First there’s April (Patricia Clarkson), Janet’s dreamily acerbic best friend at the end of her relationship with Gottfried, a dreamily detached New Age philosopher who would rather sit on the floor in a meditative pose than engage with the negative energy swirling around him like the twister that took Dorothy to Oz. Then Martha (Cherry Jones), Bill’s oldest friend and fellow university professor, who is about to receive news from the love of her life, Jinny (Emily Mortimer) that makes them both happy. At first. Finally, Tom (Cillian Murphy), the expensively accoutered financier husband of Janet’s assistant, who is working late, but, Tom promises, will be along later.

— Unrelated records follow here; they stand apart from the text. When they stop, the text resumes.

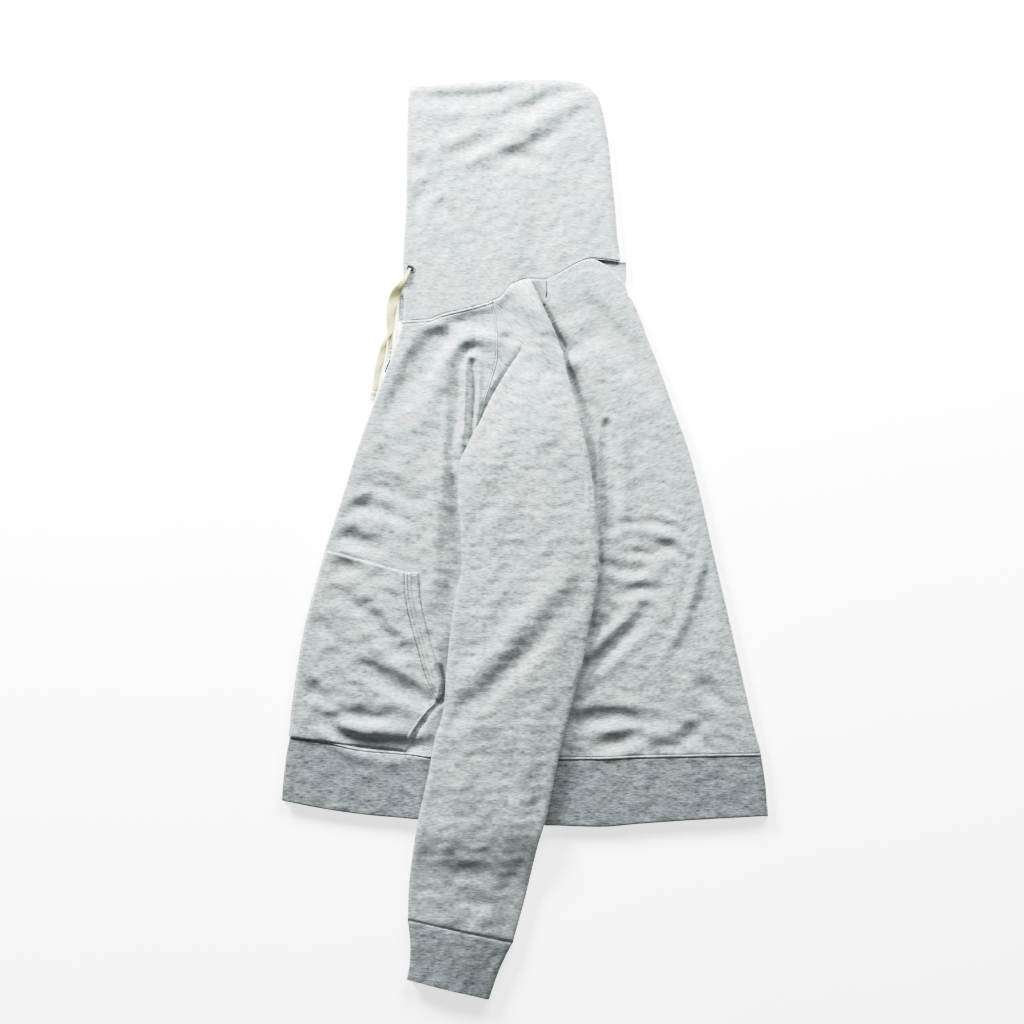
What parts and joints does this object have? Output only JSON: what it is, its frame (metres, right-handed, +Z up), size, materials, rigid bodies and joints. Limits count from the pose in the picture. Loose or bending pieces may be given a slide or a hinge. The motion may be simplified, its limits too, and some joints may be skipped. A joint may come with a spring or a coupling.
{
  "type": "zip hoodie folded flat",
  "caption": "A raglan-sleeve zip hoodie in heather fleece, folded in half along its length and laid flat with the hood up, the sleeve down the body and a small zip tab that swings",
  "frame": {"origin": "middle of the bounding box in plan, on the surface that the garment lies on", "axes": "+X from the zip edge to the centre-back fold, +Y from the hem to the hood, +Z up"},
  "size_m": [0.5584, 1.056, 0.0281],
  "materials": {
    "heather_fleece": "light heather grey cotton fleece, matt, with short light and dark streaks",
    "rib_knit": "darker heather grey fine rib knit, matt",
    "drawcord_cotton": "flat woven cream cotton cord, matt",
    "eyelet_thread": "grey embroidery thread with a slight sheen",
    "zip_tape": "grey woven polyester tape with its closed teeth, matt",
    "zip_metal": "blackened metal, satin"
  },
  "bodies": {
    "garment": {"front_left": "heather_fleece", "back": "heather_fleece", "hem_rib": "rib_knit", "sleeve_left": "heather_fleece", "sleeve_left_front_pleat": "heather_fleece", "sleeve_left_back_pleat": "heather_fleece", "cuff_left": "rib_knit", "hood_left": "heather_fleece", "pocket_left": "heather_fleece", "pocket_facing_left": "heather_fleece", "zip_tape": "zip_tape", "hidden_layers": "heather_fleece", "eyelet_left": "eyelet_thread", "drawcord_left": "drawcord_cotton", "drawcord_right": "drawcord_cotton", "drawcord_left_tip": "drawcord_cotton", "drawcord_right_tip": "drawcord_cotton", "zip_slider": "zip_metal"},
    "pull_tab": {"zip_pull": "zip_metal"}
  },
  "joints": [
    {"name": "pull_tab_swing", "type": "hinge", "parent": "garment", "child": "pull_tab", "pos_m": [-0.15467, 0.20509, 0.0054], "axis": [0, 0, -1], "range_deg": [0, 150]}
  ]
}
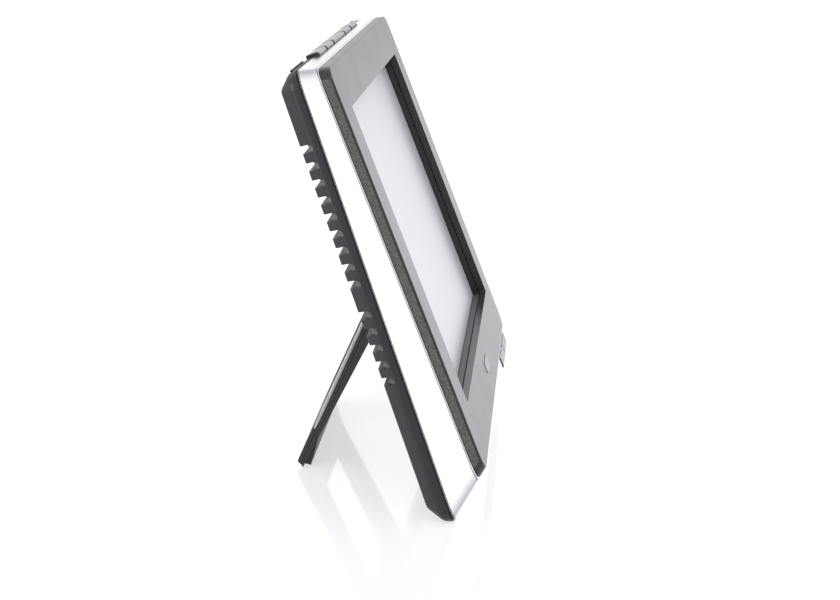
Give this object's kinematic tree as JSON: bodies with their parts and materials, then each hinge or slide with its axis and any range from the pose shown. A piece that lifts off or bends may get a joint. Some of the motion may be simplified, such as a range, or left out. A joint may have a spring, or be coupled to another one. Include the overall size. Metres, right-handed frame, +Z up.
{
  "type": "digital photo frame",
  "caption": "Slim landscape digital photo frame with a dark bezel, polished band, vented back cover, press keys and a folding rear leg.",
  "frame": {"origin": "centre of the bounding box footprint, on the table plane", "axes": "+X along the width to the right seen from the front, +Y from the screen to the back, +Z up; the screen leans back 21 degrees"},
  "size_m": [0.1868, 0.0627, 0.1319],
  "materials": {
    "bezel_plastic": "dark moulded plastic with a fine grain",
    "badge_metal": "satin",
    "band_metal": "polished silver plating",
    "cover_plastic": "charcoal moulded plastic",
    "leg_plastic": "charcoal moulded plastic",
    "foot_rubber": "matt",
    "pin_steel": "turned",
    "screen_glass": "matt antiglare film",
    "tray_steel": "stamped sheet",
    "inner_plastic": "black moulded plastic",
    "circuit_board": "green solder mask",
    "switch_plastic": "black moulded plastic",
    "chip_plastic": "matt epoxy",
    "socket_steel": "tin plated",
    "ribbon_film": "white polyester film",
    "screw_steel": "zinc plated, dark",
    "key_plastic": "grey moulded plastic"
  },
  "bodies": {
    "housing": {"back_cover": "cover_plastic", "badge_plate": "badge_metal", "board_chips": "chip_plastic", "board_screws": "screw_steel", "bottom_pod": "band_metal", "card_slot": "socket_steel", "case_screws": "screw_steel", "dc_jack": "switch_plastic", "friction_washers": "pin_steel", "front_bezel": "bezel_plastic", "hinge_pins": "pin_steel", "key_board": "circuit_board", "key_ribbon": "ribbon_film", "key_switches": "switch_plastic", "lcd_backlight": "tray_steel", "lcd_glass": "screen_glass", "lcd_holder": "inner_plastic", "main_board": "circuit_board", "panel_ribbon": "ribbon_film", "pod_board": "circuit_board", "pod_ribbon": "ribbon_film", "pod_switches": "switch_plastic", "silver_band": "band_metal", "usb_socket": "socket_steel"},
    "leg": {"stand_leg": "leg_plastic", "leg_foot_pad": "foot_rubber"},
    "top_key_1": {"top_key_1": "key_plastic"},
    "top_key_2": {"top_key_2": "key_plastic"},
    "top_key_long": {"top_key_long": "key_plastic"},
    "top_key_4": {"top_key_4": "key_plastic"},
    "top_key_5": {"top_key_5": "key_plastic"},
    "bottom_key_left": {"bottom_key_left": "key_plastic"},
    "bottom_key_right": {"bottom_key_right": "key_plastic"}
  },
  "joints": [
    {"name": "leg_hinge", "type": "hinge", "parent": "housing", "child": "leg", "pos_m": [0, 0.00371, 0.05949], "axis": [1, 0, 0], "range_deg": [-43.1, 0]},
    {"name": "top_key_1_press", "type": "slide", "parent": "housing", "child": "top_key_1", "axis": [0, -0.3589, -0.9334], "range_m": [0, 0.0006], "stiffness_N_per_m": 600, "springref_m": -0.0005},
    {"name": "top_key_2_press", "type": "slide", "parent": "housing", "child": "top_key_2", "axis": [0, -0.3589, -0.9334], "range_m": [0, 0.0006], "stiffness_N_per_m": 600, "springref_m": -0.0005},
    {"name": "top_key_long_press", "type": "slide", "parent": "housing", "child": "top_key_long", "axis": [0, -0.3589, -0.9334], "range_m": [0, 0.0006], "stiffness_N_per_m": 600, "springref_m": -0.0005},
    {"name": "top_key_4_press", "type": "slide", "parent": "housing", "child": "top_key_4", "axis": [0, -0.3589, -0.9334], "range_m": [0, 0.0006], "stiffness_N_per_m": 600, "springref_m": -0.0005},
    {"name": "top_key_5_press", "type": "slide", "parent": "housing", "child": "top_key_5", "axis": [0, -0.3589, -0.9334], "range_m": [0, 0.0006], "stiffness_N_per_m": 600, "springref_m": -0.0005},
    {"name": "bottom_key_left_press", "type": "slide", "parent": "housing", "child": "bottom_key_left", "axis": [0, 0.9334, -0.3589], "range_m": [0, 0.0006], "stiffness_N_per_m": 600, "springref_m": -0.0005},
    {"name": "bottom_key_right_press", "type": "slide", "parent": "housing", "child": "bottom_key_right", "axis": [0, 0.9334, -0.3589], "range_m": [0, 0.0006], "stiffness_N_per_m": 600, "springref_m": -0.0005}
  ]
}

The first thing Tom does after making that promise, is excuse himself, go to the bathroom, and snort a great deal of something up his nose. It won’t be the first time that evening that he does and serves to explain most of the reason that he is so twitchy. But it might only be his fastidious nature, the one that forces him to swath himself in a towel to spare the expensive fabric of his suit, and to curse at the cheapness of the provisions he finds in his hosts’ bathroom.
The conversations are brisk, wry, rife with irony, and more revealing than the speakers intend. As is their body language, particularly Janet who is never far from the phone that never stops ringing, and the unheard voice on the other end with whom she flirts when she should be playing the perfect hostess. The guests break up into small groups of the course of an hour. They gossip about one another. They recover from both psychic shocks and the physical assaults from champagne corks and from each other, Janet’s stinging assertion that Martha is a first-rate lesbian and a second-rate thinker is at least as metaphorically shattering as what happens to a pane of glass at one point.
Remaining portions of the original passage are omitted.